Extract the year from a date string without using the date command
My wife asked if I could add a year-only field to a big table she was working on. It had a fairly messy date field, "DATE R'CD", and the much-simplified, pipe-separated table below ("years") has one example each of the formatting variations I found in that field.
RECORD|DATE R'CD
1467-1|Nov. 1992
1467-2|1987
1467-3|
1467-4|xxx. 1995
1467-5|March 2003
1467-6|2006?
1467-7|Feb.2001
The date command doesn't like any of these strings:

But there are other ways on the command line to extract the year from "DATE R'CD". This post looks at 8 methods that work with the "years" file above.
With AWK. Each of the 4 AWK methods below begins with awk -F"|" 'NR==1 {print $0"|YEAR"; next}. This tells AWK that the field separator is a pipe, and that when processing the first line AWK should print the full line, then a pipe and the string YEAR before going to the next line.
awk -F"|" 'NR==1 {print $0"|YEAR"; next} {printf("%s|",$0); gsub(/[^0-9]/,"",$2); print $2}' years
This is the method I actually used. When processing lines after the header, AWK first printfs the full line followed by a pipe, but with no following newline. AWK then deletes anything that isn't a number in the second field, then prints whatever is left in the field, and by default also prints a newline.

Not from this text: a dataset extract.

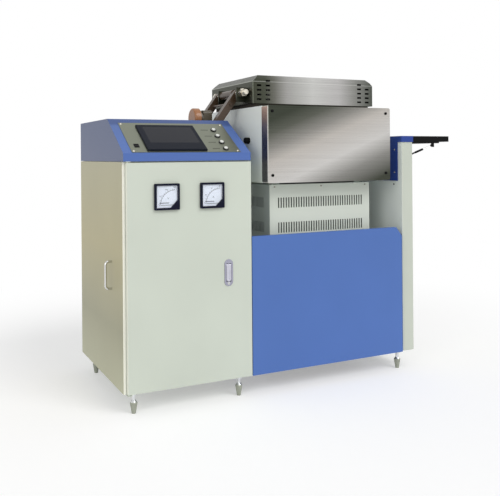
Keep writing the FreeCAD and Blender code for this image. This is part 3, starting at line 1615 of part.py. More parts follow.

awk -F"|" 'NR==1 {print $0"|YEAR"; next} {print $0,gensub(/[^0-9]/,"","g",$2)}' OFS="|" years
The next command (above) is a variation of the first, this time using gensub instead of gsub to delete any non-numbers in field 2. The pipe between field 2 and the new field 3 is inserted with OFS = "|", but could just as easily be printed with print $0"|"gensub(/[^0-9]/,"","g",$2). (I love AWK's flexibility...)
awk -F"|" 'NR==1 {print $0"|YEAR"; next} {patsplit($2,a,"[0-9]{4}"); print $0,a[1]}' OFS="|" years
In the above command the patsplit function breaks field 2 into pieces and puts them in the array "a"; each piece matches the regex for a year number, [0-9]{4}. After this is done, AWK prints the full line followed by the first (and only) year number in the array.
awk -F"|" 'NR==1 {print $0"|YEAR"; next} {split($2,a,"[0-9]{4}",s); print $0,s[1]}' OFS="|" years
A variation of the last command. Here the split function builds an array "a" in which the pieces have been separated by anything matching a year number. Those separating pieces are stored in another array, "s", and this time AWK prints the full line followed by the first (and only) separator.
Without AWK. Each of the following AWK-less commands has the structure paste -d"|" years <(echo "YEAR" && tail -n +2 years | cut -d"|" -f2 | [SOMETHING]). In other words, paste joins the "years" file with whatever happens in the redirection that follows, using a pipe as a separator. That redirection begins by echoing "YEAR" and a newline, then the non-header part of "years" has its second field cut out before SOMETHING happens to that second field.
paste -d"|" years <(echo "YEAR" && tail -n +2 years | cut -d"|" -f2 | sed 's/[^0-9]//g')
In this first command the SOMETHING is that sed deletes anything that isn't a number, line by line.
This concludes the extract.